Exactly the lines from the one containing "Keep writing the" through the one containing "node material with" must be returned; include both ends and nothing else.
--
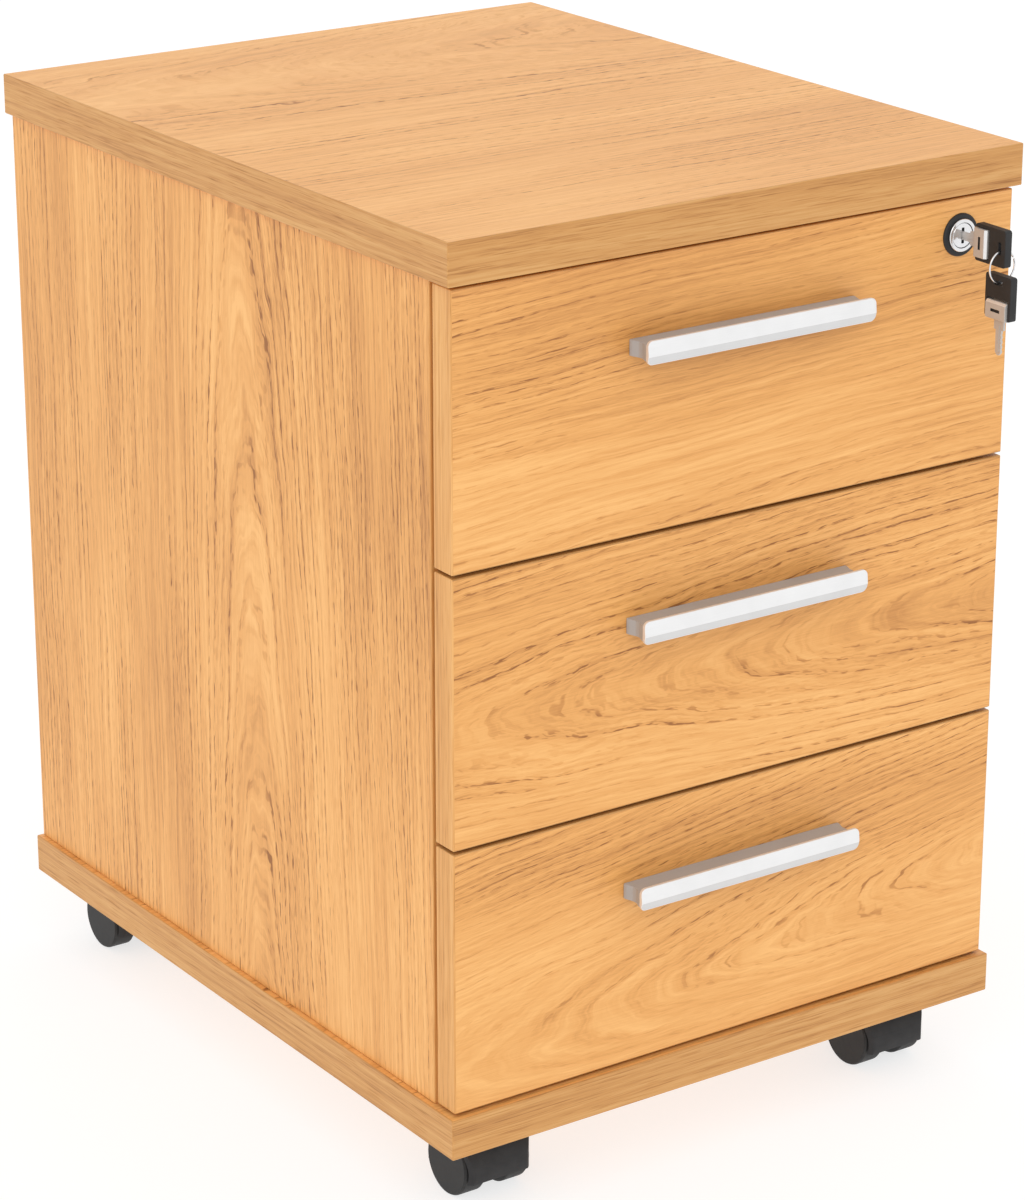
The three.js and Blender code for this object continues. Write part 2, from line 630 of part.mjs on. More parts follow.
// Revolved about X, from the closed outer face to the inner face with its blind bore.
function casterWheel(side) {
  const inner = WHEEL_GAP / 2;
  const outer = inner + WHEEL_WIDTH;
  const bore = AXLE_RADIUS + FIT;
  const boreEnd = AXLE_HALF + FIT;
  const wheel = lathe([
    [0, outer],
    [WHEEL_RADIUS - 2.5, outer],
    [WHEEL_RADIUS - 0.6, outer - 1.5],
    [WHEEL_RADIUS, outer - 3.5],
    [WHEEL_RADIUS, inner + 2],
    [WHEEL_RADIUS - 1.5, inner],
    [bore, inner],
    [bore, boreEnd],
    [0, boreEnd],
  ].reverse(), ROUND);
  wheel.rotateZ(-Math.PI / 2);
  if (side < 0) wheel.rotateY(Math.PI);
  return wheel;
}

function casters() {
  const group = new THREE.Group();
  const plate = casterPlate();
  const hood = casterHood();
  const axle = rodX(AXLE_RADIUS, -AXLE_HALF, AXLE_HALF, 0, 0);
  const wheels = { left: casterWheel(-1), right: casterWheel(1) };
  for (const [end, y] of [['front', CASTER_FRONT_Y], ['rear', CASTER_REAR_Y]]) {
    for (const [hand, x] of [['left', -CASTER_X], ['right', CASTER_X]]) {
      const name = `caster_${end}_${hand}`;
      const caster = placed(new THREE.Group(), x, y, 0);
      caster.add(piece(`${name}_plate`, 'zincSteel', plate), piece(`${name}_hood`, 'blackPlastic', hood));
      const running = placed(new THREE.Group(), 0, CASTER_TRAIL, WHEEL_RADIUS);
      running.add(piece(`${name}_axle`, 'zincSteel', axle));
      for (const [which, wheel] of Object.entries(wheels)) {
        running.add(piece(`${name}_wheel_${which}`, 'wheelPlastic', wheel));
      }
      caster.add(running);
      group.add(caster);
    }
  }
  return group;
}

// ---- The whole object ----

const cabinet = placed(new THREE.Group(), 0, -(OBJECT_FRONT + SLAB_REAR) / 2, 0);
cabinet.add(carcass(), runners(), drawers(), lock(), lockBarParts(), keys(), casters());

const group = new THREE.Group();
group.add(cabinet);

export default group;
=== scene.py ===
"""Looks of the rolling pedestal cabinet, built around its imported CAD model.

Metres, +Z up, drawers opening towards -Y. Helpers take millimetres where they say so.
"""

import math
import random

import bmesh
import bpy
from mathutils import Matrix, Vector


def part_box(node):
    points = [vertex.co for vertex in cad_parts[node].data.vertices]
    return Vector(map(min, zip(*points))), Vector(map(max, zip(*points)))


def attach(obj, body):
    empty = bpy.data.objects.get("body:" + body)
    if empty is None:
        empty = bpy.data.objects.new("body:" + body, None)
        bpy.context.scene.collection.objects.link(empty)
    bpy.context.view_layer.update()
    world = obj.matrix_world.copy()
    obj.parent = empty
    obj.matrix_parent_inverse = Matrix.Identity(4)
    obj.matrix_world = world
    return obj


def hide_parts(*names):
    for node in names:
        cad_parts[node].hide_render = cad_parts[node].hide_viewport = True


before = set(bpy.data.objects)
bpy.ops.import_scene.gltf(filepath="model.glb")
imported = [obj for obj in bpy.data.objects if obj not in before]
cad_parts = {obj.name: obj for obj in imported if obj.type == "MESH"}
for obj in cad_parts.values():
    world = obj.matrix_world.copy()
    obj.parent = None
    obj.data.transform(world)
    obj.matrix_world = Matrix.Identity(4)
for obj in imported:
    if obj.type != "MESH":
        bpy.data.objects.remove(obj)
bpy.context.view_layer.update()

MM = 0.001
AXES = "xyz"
SIDES = (("left", -1), ("right", 1))
DRAWERS = (1, 2, 3)
CASTERS = [f"caster_{end}_{hand}" for end in ("front", "rear") for hand in ("left", "right")]
scene = bpy.context.scene


# ---- Materials: a small builder, then one function for each material ----


class Nodes:
    """A material's node tree. Each call takes sockets or plain values and returns a socket."""

    def __init__(self, name):
        self.material = bpy.data.materials.new(name)
        self.material.use_nodes = True
        self.tree = self.material.node_tree
        self.shader = self.tree.nodes["Principled BSDF"]

    def node(self, kind, inputs=(), **settings):
        made = self.tree.nodes.new(kind)
        for key, value in settings.items():
            setattr(made, key, value)
        for place, value in dict(inputs).items():
            self.feed(made.inputs[place], value)
        return made

    def feed(self, socket, value):
        if isinstance(value, bpy.types.NodeSocket):
            self.tree.links.new(value, socket)
        else:
            socket.default_value = value

    def math(self, operation, a, b=0.0, c=0.0):
        return self.node("ShaderNodeMath", {0: a, 1: b, 2: c}, operation=operation).outputs[0]

    def add(self, a, b):
        return self.math("ADD", a, b)

    def times(self, a, b):
        return self.math("MULTIPLY", a, b)

    def position(self, sizes):
        """Object coordinates, counted in cells of these sizes (mm along x, y, z)."""
        place = self.node("ShaderNodeTexCoord").outputs["Object"]
        cells = [1 / (size * MM) for size in sizes]
        return self.node("ShaderNodeVectorMath", {0: place, 1: cells}, operation="MULTIPLY").outputs[0]

    def noise(self, vector, detail=2.0, roughness=0.5):
        inputs = {"Vector": vector, "Scale": 1.0, "Detail": detail, "Roughness": roughness}
        return self.node("ShaderNodeTexNoise", inputs).outputs[0]

    def line_noise(self, value, detail=1.0):
        inputs = {"W": value, "Scale": 1.0, "Detail": detail}
        return self.node("ShaderNodeTexNoise", inputs, noise_dimensions="1D").outputs[0]

    def step(self, value, low, high, to_low=0.0, to_high=1.0):
        """Goes smoothly from to_low at low to to_high at high."""
        inputs = {"Value": value, "From Min": low, "From Max": high, "To Min": to_low, "To Max": to_high}
        return self.node("ShaderNodeMapRange", inputs, interpolation_type="SMOOTHSTEP").outputs[0]

    def ramp(self, value, stops):
        made = self.node("ShaderNodeValToRGB", {"Fac": value})
        elements = made.color_ramp.elements
        while len(elements) < len(stops):
            elements.new(0.5)
        for element, (place, colour) in zip(elements, stops):
            element.position = place
            element.color = (*colour, 1)
        return made.outputs[0]

    def bump(self, height, depth_mm, strength=1.0):
        inputs = {"Height": height, "Distance": depth_mm * MM, "Strength": strength}
        self.feed(self.shader.inputs["Normal"], self.node("ShaderNodeBump", inputs).outputs[0])

    def set(self, **values):
        for key, value in values.items():
            self.feed(self.shader.inputs[key.replace("_", " ")], value)


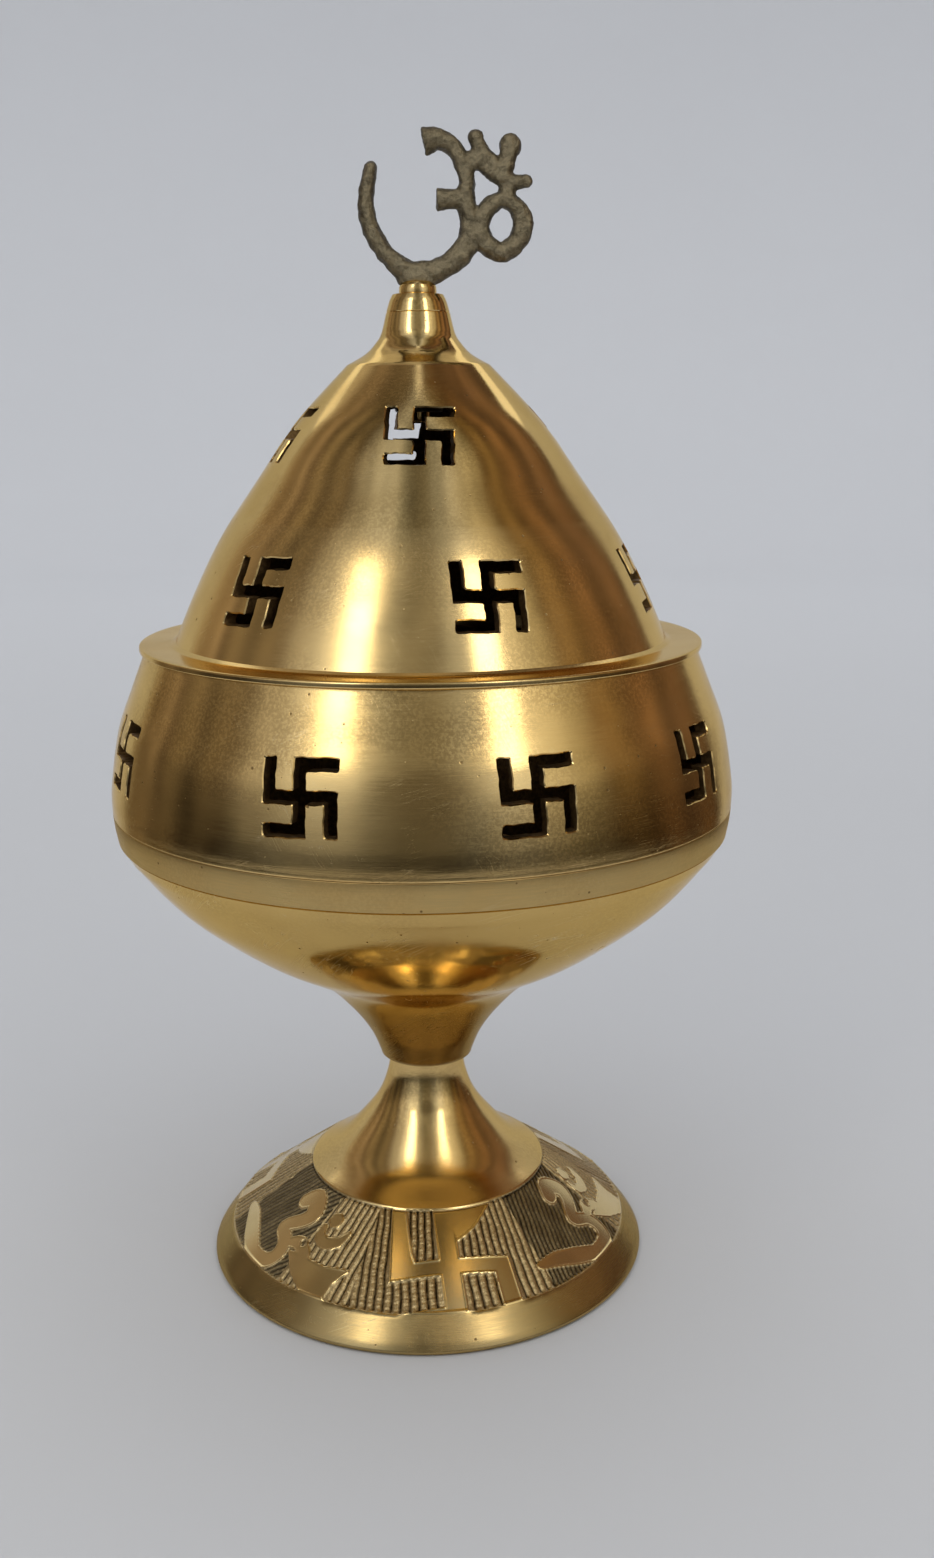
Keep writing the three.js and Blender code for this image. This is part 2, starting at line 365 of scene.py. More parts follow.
class Finish:
    """A node material with short calls for the nodes it needs."""

    def __init__(self, name):
        self.material = bpy.data.materials.new(name)
        self.material.use_nodes = True
        self.tree = self.material.node_tree
        self.tree.nodes.clear()
        metres = self.node("TexCoord").outputs["Object"]
        self.place = self.node("VectorMath", {0: metres, "Scale": 1 / MM}, operation="SCALE").outputs[0]

    def node(self, kind, inputs=None, **settings):
        made = self.tree.nodes.new("ShaderNode" + kind)
        for key, value in settings.items():
            setattr(made, key, value)
        for key, value in (inputs or {}).items():
            if isinstance(value, bpy.types.NodeSocket):
                self.tree.links.new(value, made.inputs[key])
            else:
                made.inputs[key].default_value = value
        return made

    def math(self, operation, a, b=0.0, clamp=False):
        return self.node("Math", {0: a, 1: b}, operation=operation, use_clamp=clamp).outputs[0]

    def plus(self, a, b, clamp=False):
        return self.math("ADD", a, b, clamp)

    def minus(self, a, b):
        return self.math("SUBTRACT", a, b)

    def times(self, a, b, clamp=False):
        return self.math("MULTIPLY", a, b, clamp)

    def length(self, a, b):
        return self.math("SQRT", self.plus(self.times(a, a), self.times(b, b)))

    def xyz(self):
        return self.node("SeparateXYZ", {0: self.place}).outputs

    def spread(self, value, low, high, to_low=0.0, to_high=1.0):
        """Smooth step from one pair of values to another."""
        inputs = {"Value": value, "From Min": low, "From Max": high, "To Min": to_low, "To Max": to_high}
        return self.node("MapRange", inputs, interpolation_type="SMOOTHSTEP").outputs[0]

    def mix(self, factor, a, b):
        return self.node("Mix", {0: factor, 6: a, 7: b}, data_type="RGBA").outputs[2]

    def cloud(self, size, detail=2.0, rough=0.5, twist=0.0, turn=None, place=None):
        """Noise whose place is turned first and then stretched by size, one number or three."""
        place = self.place if place is None else place
        if turn:
            place = self.node("VectorRotate", {"Vector": place, "Rotation": turn},
                              rotation_type="EULER_XYZ").outputs[0]
        place = self.node("VectorMath", {0: place, 1: np.broadcast_to(size, 3).tolist()},
                          operation="MULTIPLY").outputs[0]
        inputs = {"Vector": place, "Scale": 1.0, "Detail": detail, "Roughness": rough}
        return self.node("TexNoise", {**inputs, "Distortion": twist}).outputs["Fac"]

    def rings(self, slope):
        """Vector that changes quickly along a turned profile and slowly round it."""
        around = 0.035
        x, y, z = self.xyz()
        ring = self.plus(self.times(self.length(x, y), slope), z)
        return self.node("CombineXYZ", {0: self.times(x, around), 1: self.times(y, around),
                                        2: ring}).outputs[0]

    def scratches(self, size, turn, width, amount):
        """Thin lines where a stretched noise crosses its middle, kept to patches."""
        away = self.math("ABSOLUTE", self.minus(self.cloud(size, 0.0, 0.5, 0.15, turn), 0.5))
        line = self.spread(away, 0.0, width, 1.0, 0.0)
        patch = self.spread(self.cloud(0.11, turn=turn), 0.5, 0.66)
        return self.times(self.times(line, patch), amount)

    def pits(self, scale, size, share):
        """Small round marks in a share of the cells of a grid."""
        dots = self.node("TexVoronoi", {"Vector": self.place, "Scale": scale})
        near = self.spread(dots.outputs["Distance"], size * 0.55, size, 1.0, 0.0)
        chosen = self.node("SeparateColor", {0: dots.outputs["Color"]}).outputs[0]
        return self.times(near, self.math("GREATER_THAN", chosen, 1 - share))

    def bump(self, height, depth):
        """Normal of a height, its depth in mm."""
        return self.node("Bump", {"Height": height, "Strength": 1.0, "Distance": depth * MM}).outputs[0]

    def surface(self, colour, roughness, normal=None, anisotropy=0.0, metallic=1.0, edge=(1, 1, 1, 1)):
        inputs = {"Base Color": colour, "Roughness": roughness, "Metallic": metallic,
                  "Specular Tint": edge}
        if normal is not None:
            inputs["Normal"] = normal
        if anisotropy:
            inputs["Anisotropic"] = anisotropy
            inputs["Tangent"] = self.node("Tangent", direction_type="RADIAL", axis="Z").outputs[0]
        return self.finished(self.node("BsdfPrincipled", inputs))

    def finished(self, shader):
        self.node("OutputMaterial", {0: shader.outputs[0]})
        return self.material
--
# OUTPUT FOR THIS TASK
Keep writing the three.js and Blender code for this image. This is part 2, starting at line 365 of scene.py. More parts follow.
class Finish:
    """A node material with short calls for the nodes it needs."""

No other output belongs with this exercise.